« La grande controverse depuis le début de la Grande Récession porte sur la politique budgétaire : les dépenses publiques, les impôts et le déficit budgétaire pourraient être trop importants. A l’inverse, la politique monétaire n’a pas fait les gros titres. C’est compréhensible : alors que la politique budgétaire est passée de la relance budgétaire en 2009 à l’austérité budgétaire en 2010, une fois que la récession devint claire (à certains plus tôt que d’autres), la politique monétaire au Royaume-Uni, aux Etats-Unis et au Japon ne peut que sembler expansionniste, puisque ses taux d’intérêt sont restés à des niveaux historiquement faibles. La BCE est l’exception, puisqu’elle a relevé ses taux d’intérêt juste avant la seconde récession de la zone euro.

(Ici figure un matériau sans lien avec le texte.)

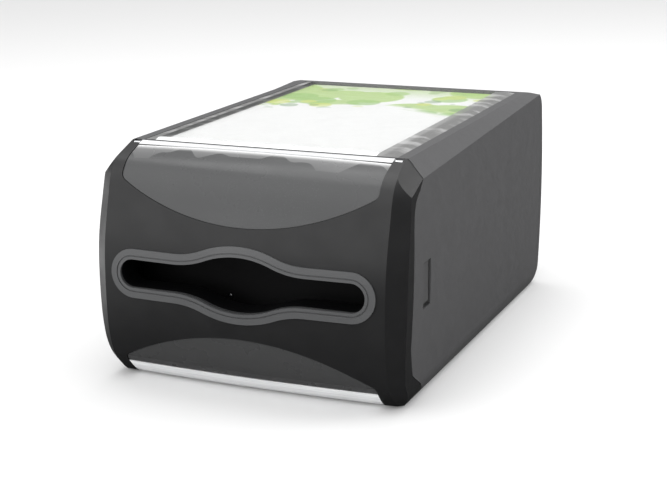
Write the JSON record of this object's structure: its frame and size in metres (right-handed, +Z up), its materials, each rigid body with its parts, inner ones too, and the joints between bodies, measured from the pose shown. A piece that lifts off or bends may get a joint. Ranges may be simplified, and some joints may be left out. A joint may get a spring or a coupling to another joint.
{
  "type": "countertop napkin dispenser",
  "caption": "Countertop dispenser for folded napkins, with a hinged slotted front, a sprung pusher inside, press-in side latches and a clear display pocket on top.",
  "frame": {"origin": "on the counter, below the middle of the whole body's bounding box", "axes": "+X to the user's right, +Y from the slotted front to the back, +Z up"},
  "size_m": [0.1998, 0.306, 0.1449],
  "materials": {
    "body_grey": "fine moulded texture, satin",
    "cover_black": "satin black moulding",
    "bezel_black": "satin dark grey moulding",
    "smoked_panel": "gloss smoked",
    "pale_lip": "gloss, milky",
    "clear_window": "clear plastic",
    "card_paper": "coated printed card",
    "tray_black": "matt moulding",
    "latch_grey": "satin moulding",
    "drum_white": "natural slippery plastic",
    "plate_steel": "zinc plated",
    "screw_steel": "zinc plated",
    "spring_steel": "bright rolled",
    "foot_rubber": "matt"
  },
  "bodies": {
    "housing": {"base_plate": "plate_steel", "base_screws": "screw_steel", "bracket_screw_left": "screw_steel", "bracket_screw_right": "screw_steel", "foot_pads": "foot_rubber", "guide_rail_left": "plate_steel", "guide_rail_right": "plate_steel", "hinge_bracket_left": "plate_steel", "hinge_bracket_right": "plate_steel", "hinge_pin_left": "plate_steel", "hinge_pin_right": "plate_steel", "housing_shell": "body_grey", "insert_card": "card_paper", "latch_guide_left": "tray_black", "latch_guide_right": "tray_black", "latch_spring_left": "spring_steel", "latch_spring_right": "spring_steel", "napkin_tray": "tray_black", "rear_bumper": "foot_rubber", "rear_cover": "body_grey", "rear_cover_screws": "screw_steel", "spring_strip": "spring_steel", "strip_anchor": "plate_steel", "top_window": "clear_window", "tray_screws": "screw_steel"},
    "front_cover": {"cover_frame": "cover_black", "upper_panel": "smoked_panel", "upper_lip": "pale_lip", "lower_panel": "smoked_panel", "lower_bead": "smoked_panel", "lower_lip": "pale_lip", "slot_bezel": "bezel_black", "inner_faceplate": "tray_black", "faceplate_screws": "screw_steel", "cover_catch_left": "plate_steel", "cover_catch_right": "plate_steel"},
    "pusher": {"pusher_plate": "tray_black", "pusher_carriage": "tray_black", "pusher_screws": "screw_steel", "pusher_handle": "latch_grey", "drum_axle": "plate_steel", "pusher_shoe_left": "drum_white", "pusher_shoe_right": "drum_white"},
    "spring_drum": {"spring_drum": "drum_white"},
    "latch_left": {"latch_button_left": "latch_grey"},
    "latch_right": {"latch_button_right": "latch_grey"}
  },
  "joints": [
    {"name": "cover_hinge", "type": "hinge", "parent": "housing", "child": "front_cover", "pos_m": [0, -0.1121, 0.1415], "axis": [-1, 0, 0], "range_deg": [0, 95]},
    {"name": "pusher_slide", "type": "slide", "parent": "housing", "child": "pusher", "axis": [0, 1, 0], "range_m": [0, 0.19], "stiffness_N_per_m": 4, "springref_m": -0.4, "deforming": ["spring_strip"]},
    {"name": "drum_spin", "type": "hinge", "parent": "pusher", "child": "spring_drum", "pos_m": [0, -0.085, 0.0286], "axis": [-1, 0, 0], "range_deg": [0, 994.7]},
    {"name": "latch_left_press", "type": "slide", "parent": "housing", "child": "latch_left", "axis": [1, 0, 0], "range_m": [0, 0.0025], "stiffness_N_per_m": 600, "springref_m": -0.002, "deforming": ["latch_spring_left"]},
    {"name": "latch_right_press", "type": "slide", "parent": "housing", "child": "latch_right", "axis": [-1, 0, 0], "range_m": [0, 0.0025], "stiffness_N_per_m": 600, "springref_m": -0.002, "deforming": ["latch_spring_right"]}
  ],
  "couplings": [
    {"joint": "drum_spin", "follows": "pusher_slide", "rad_per_m": 90.909}
  ]
}
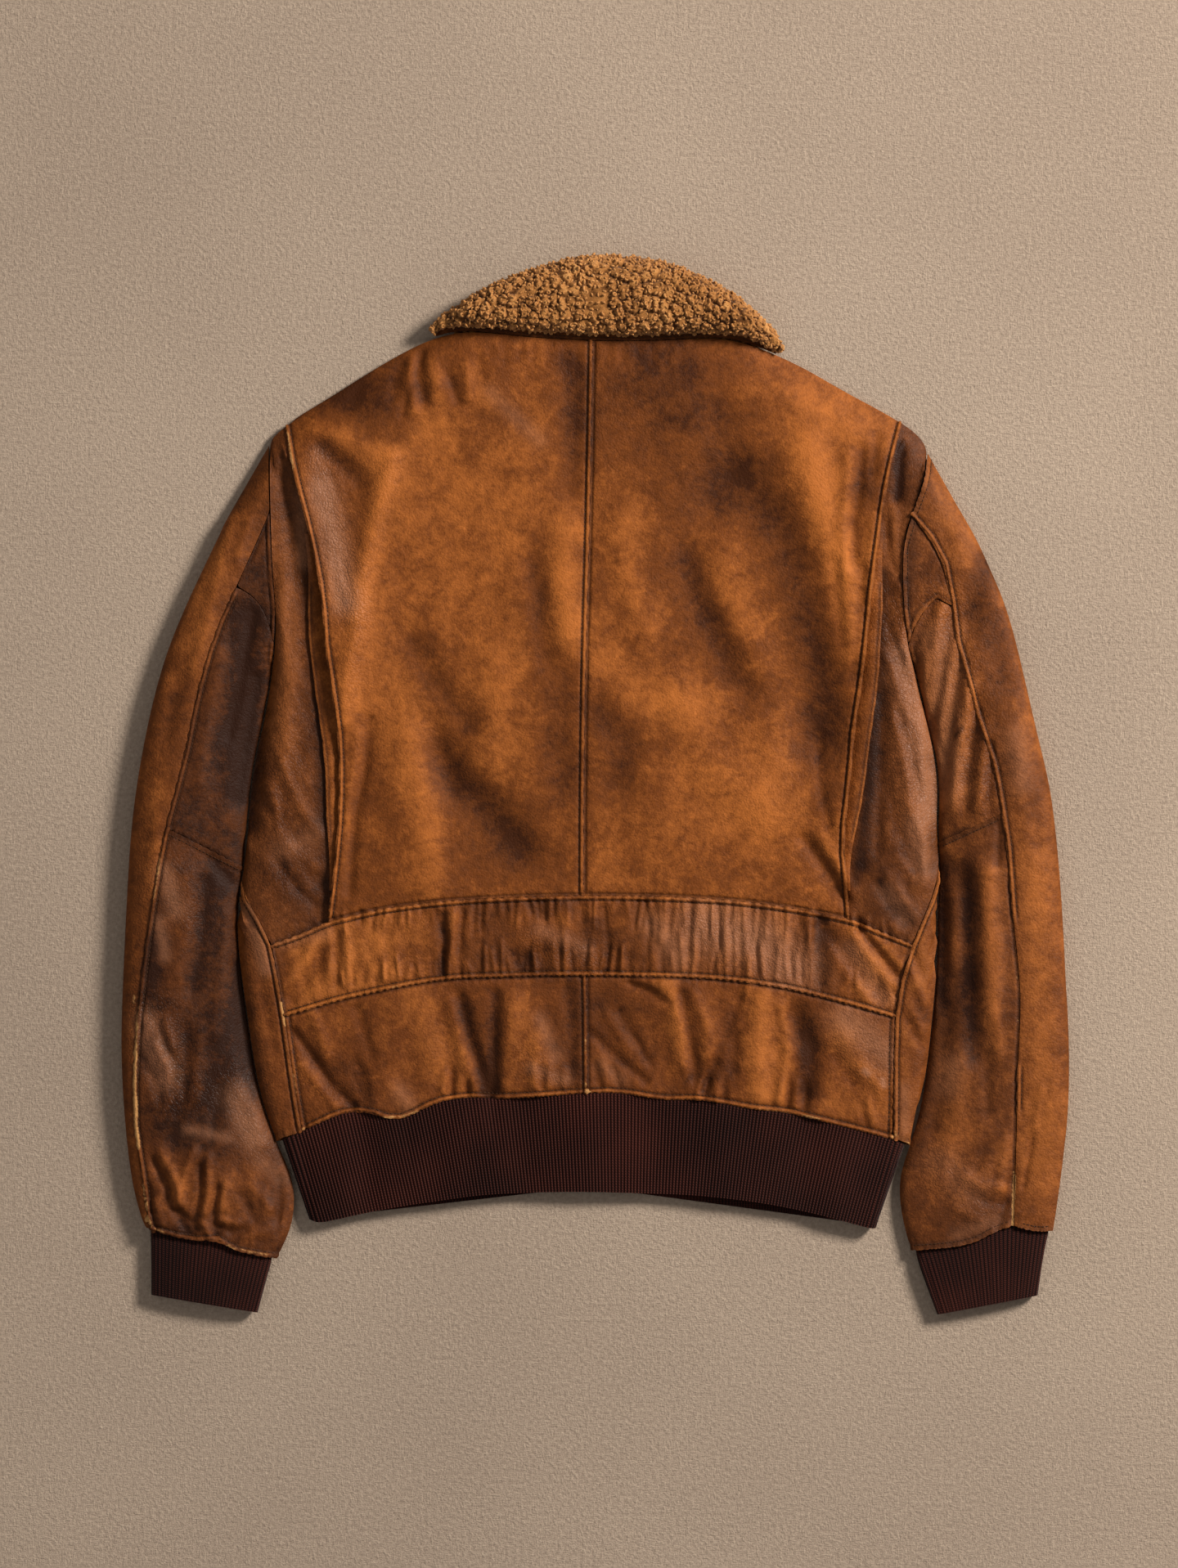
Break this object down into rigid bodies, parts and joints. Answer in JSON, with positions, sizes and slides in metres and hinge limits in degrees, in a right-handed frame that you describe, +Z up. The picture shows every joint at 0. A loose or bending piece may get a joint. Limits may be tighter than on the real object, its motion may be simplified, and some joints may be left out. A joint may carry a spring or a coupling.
{
  "type": "worn leather jacket",
  "caption": "Waist-length leather jacket laid flat on its front: hollow body and sleeves, ribbed knit waistband and cuffs, shearling collar.",
  "frame": {"origin": "middle of the jacket's bounding box on the surface that it lies on", "axes": "+Z up off the surface, +Y towards the collar, +X towards the jacket's right sleeve, which is on the right as its back is seen from above"},
  "size_m": [0.718, 0.8024, 0.0306],
  "materials": {
    "leather": "tan-brown horsehide, worn to a mottled nap, with scuffed lighter edges",
    "dark_leather": "darker, smoother and glossier areas of the same hide",
    "knit": "dark maroon-brown rib knit wool; the zip tape is a woven cotton in the same colour",
    "shearling": "golden-brown curled sheepskin pile on its hide",
    "zip_metal": "dull brass"
  },
  "bodies": {
    "root": {"back_left": "leather", "back_right": "leather", "belt": "leather", "collar_back": "shearling", "collar_front_left": "shearling", "collar_front_right": "shearling", "collar_stand": "leather", "cuff_left": "knit", "cuff_right": "knit", "front_left": "leather", "front_right": "leather", "gusset_left": "leather", "gusset_right": "leather", "lower_back_left": "leather", "lower_back_right": "leather", "pleat_left": "leather", "pleat_right": "leather", "side_panel_left": "dark_leather", "side_panel_right": "dark_leather", "sleeve_lower_left": "dark_leather", "sleeve_lower_right": "leather", "sleeve_outer_left": "leather", "sleeve_outer_right": "leather", "sleeve_upper_left": "leather", "sleeve_upper_right": "dark_leather", "waistband": "knit", "zip_slider": "zip_metal", "zip_tape": "knit"}
  },
  "joints": []
}
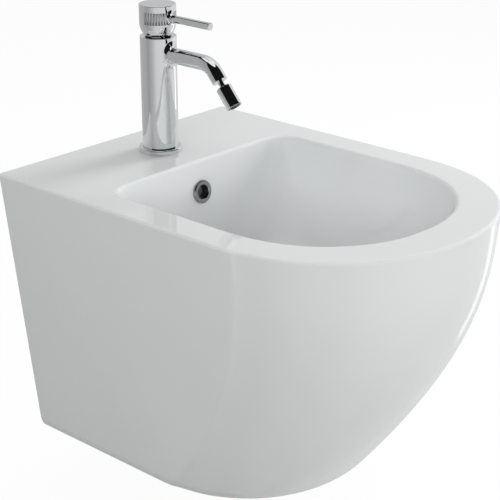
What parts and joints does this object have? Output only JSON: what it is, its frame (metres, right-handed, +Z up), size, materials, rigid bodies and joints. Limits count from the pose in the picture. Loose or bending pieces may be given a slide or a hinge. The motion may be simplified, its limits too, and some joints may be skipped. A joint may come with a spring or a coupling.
{
  "type": "wall-hung bidet",
  "caption": "Wall-hung bidet with a D-shaped tapered ceramic body, overflow, click waste and a single-lever mixer with a swivel outlet.",
  "frame": {"origin": "midway between the two wall-stud holes, on the wall plane", "axes": "+X to the right seen from the front, +Y into the wall, +Z up; the front faces -Y"},
  "size_m": [0.3592, 0.4965, 0.5046],
  "materials": {
    "glaze": "gloss white glaze",
    "chrome": "polished chrome plating on brass",
    "brass": "machined",
    "steel": "plain stainless",
    "rubber": "matt black",
    "white_plastic": "satin moulded",
    "dark_plastic": "satin moulded",
    "disc_ceramic": "lapped"
  },
  "bodies": {
    "bidet": {"basin": "glaze", "fixing_sleeves": "white_plastic", "fixing_washers": "steel", "overflow_ring": "chrome", "waste_body": "chrome", "waste_seal": "rubber", "waste_guide": "brass", "waste_gasket": "rubber", "waste_washer": "white_plastic", "waste_nut": "brass", "click_capsule": "brass", "click_spring": "steel", "tap_base_ring": "chrome", "base_gasket": "rubber", "tap_body": "chrome", "tap_stud": "steel", "horseshoe_gasket": "rubber", "horseshoe_washer": "steel", "stud_nut": "brass", "cartridge_housing": "dark_plastic", "fixed_disc": "disc_ceramic", "cartridge_nut": "brass", "ball_stem": "chrome"},
    "plug": {"waste_plug": "chrome", "plug_stem": "brass", "plug_seal": "rubber"},
    "rotor": {"cartridge_rotor": "white_plastic", "pivot_pin": "steel"},
    "discs": {"moving_disc": "disc_ceramic", "disc_carrier": "white_plastic"},
    "handle": {"lever_handle": "chrome", "spindle": "brass", "handle_grub_screw": "steel"},
    "swivel_ring": {"swivel_seal": "rubber"},
    "aerator": {"swivel_cap": "chrome", "aerator_housing": "chrome", "aerator_gasket": "rubber", "aerator_insert": "dark_plastic"}
  },
  "joints": [
    {"name": "temperature_swing", "type": "hinge", "parent": "bidet", "child": "rotor", "pos_m": [0, -0.0703, 0.2295], "axis": [0, 0, 1], "range_deg": [-45, 45]},
    {"name": "lever_lift", "type": "hinge", "parent": "rotor", "child": "handle", "pos_m": [0, -0.0703, 0.2295], "axis": [-1, 0, 0], "range_deg": [0, 18]},
    {"name": "disc_shift", "type": "slide", "parent": "rotor", "child": "discs", "axis": [0, -1, 0], "range_m": [0, 0.00804]},
    {"name": "swivel_spin", "type": "hinge", "parent": "bidet", "child": "swivel_ring", "pos_m": [0, -0.17461, 0.16756], "axis": [0, -0.6521, -0.7581], "continuous": true},
    {"name": "swivel_tilt", "type": "hinge", "parent": "swivel_ring", "child": "aerator", "pos_m": [0, -0.17461, 0.16756], "axis": [1, 0, 0], "range_deg": [-15, 15]},
    {"name": "plug_lift", "type": "slide", "parent": "bidet", "child": "plug", "axis": [0, 0, 1], "range_m": [0, 0.008], "deforming": ["click_spring"]}
  ],
  "couplings": [
    {"joint": "disc_shift", "follows": "lever_lift", "m_per_rad": 0.025279}
  ]
}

Toutefois, regardez un peu plus les choses en détails et vous constaterez quelque chose de plus inquiétant. La plupart des gens qui se basent sur l’économie plutôt que sur le politique considéreraient la reprise consécutive à la Grande Récession comme décevante. Nous avons des raisons tout à fait justifiées d’être déçus au Royaume-Uni, mais plusieurs économistes pensent que les Etats-Unis et le Japon auraient pu également réduire le chômage plus amplement et plus rapidement. Plus inquiétant encore, la récession et la lente reprise peuvent avoir rendu les dommages permanents. (Voir, sur ce point, la récente étude réalisée par Antonio Fatás et Larry Summers.) Au Royaume-Uni, en particulier, nous semblons avoir perdu de façon permanente (…) 15 % de revenu durant la récession. Ce genre de pertes réalisées en l’espace de sept ans est totalement sans précédents en temps de paix.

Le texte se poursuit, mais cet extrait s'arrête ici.